When Asiana Flight 214 crash-landed at San Francisco last July, the introduction of a requirement for aircraft seats to be able to withstand 16 times the force of gravity was thanked for the high survival rate among passengers onboard the aircraft. However, the large number of spinal injuries sustained by passengers led some to believe that even stricter seat requirements would ensue.

“Usually major incidents create new rulings and restrictions but, oddly enough, there has been total silence,” Doria De Chiara, business development director at Italian seat manufacturer Geven, tells Runway Girl Network. Shortly after the Asiana crash, De Chiara had predicted that stricter rules aimed at reducing the risk of spinal cord injuries in the future would be introduced quickly.

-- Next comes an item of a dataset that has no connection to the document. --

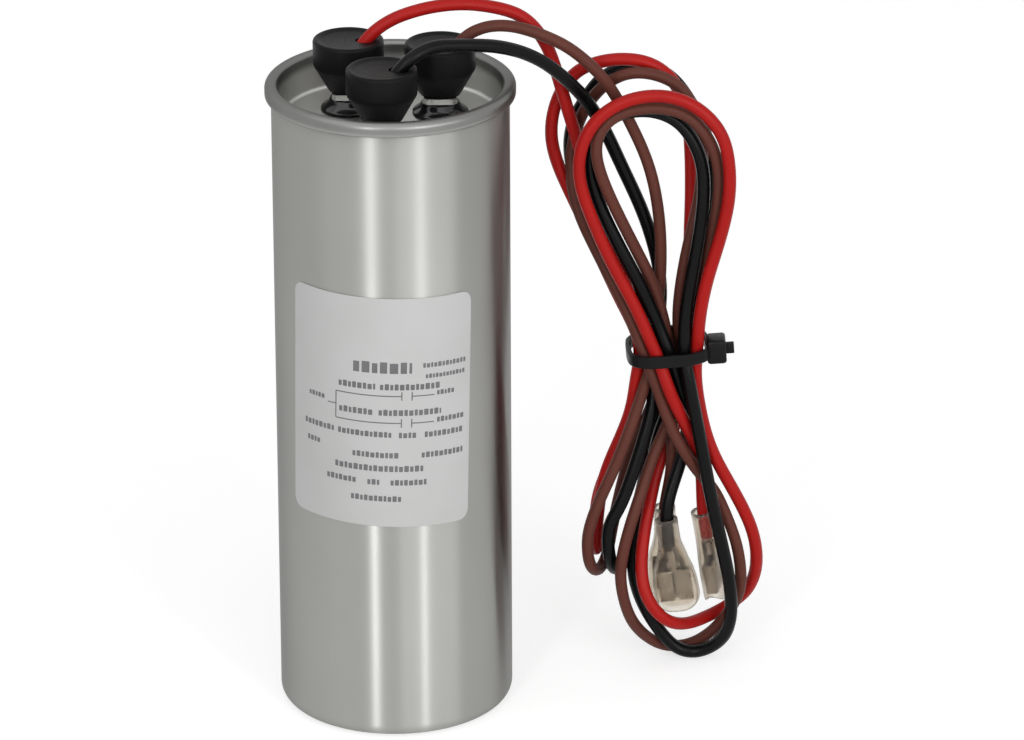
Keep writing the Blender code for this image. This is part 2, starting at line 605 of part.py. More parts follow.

She now believes that the industry may have been “driving back any upset” as it strives to keep up with “an unprecedented ramp-up situation” in which “too many aircraft are needed too quickly”. Asked why production challenges faced by the industry should affect safety decisions put forward by the regulators, De Chiara says: “The industry has big clout on what happens.”

She adds: “The industry is violently opposed to anything upsetting the overwhelming demand for aircraft.”

Certified aircraft seat manufacturers are finding it difficult to keep up with burgeoning demand for their products, but barriers to entry for new suppliers are so high that De Chiara describes the situation as being “like a cat biting its own tail”.

“There are not enough seat suppliers. However, the demand for major volumes is also dictating a conservative take on bringing these suppliers [into the market],” she says. “New suppliers are required but they’re not being let in because there is no room for risk.”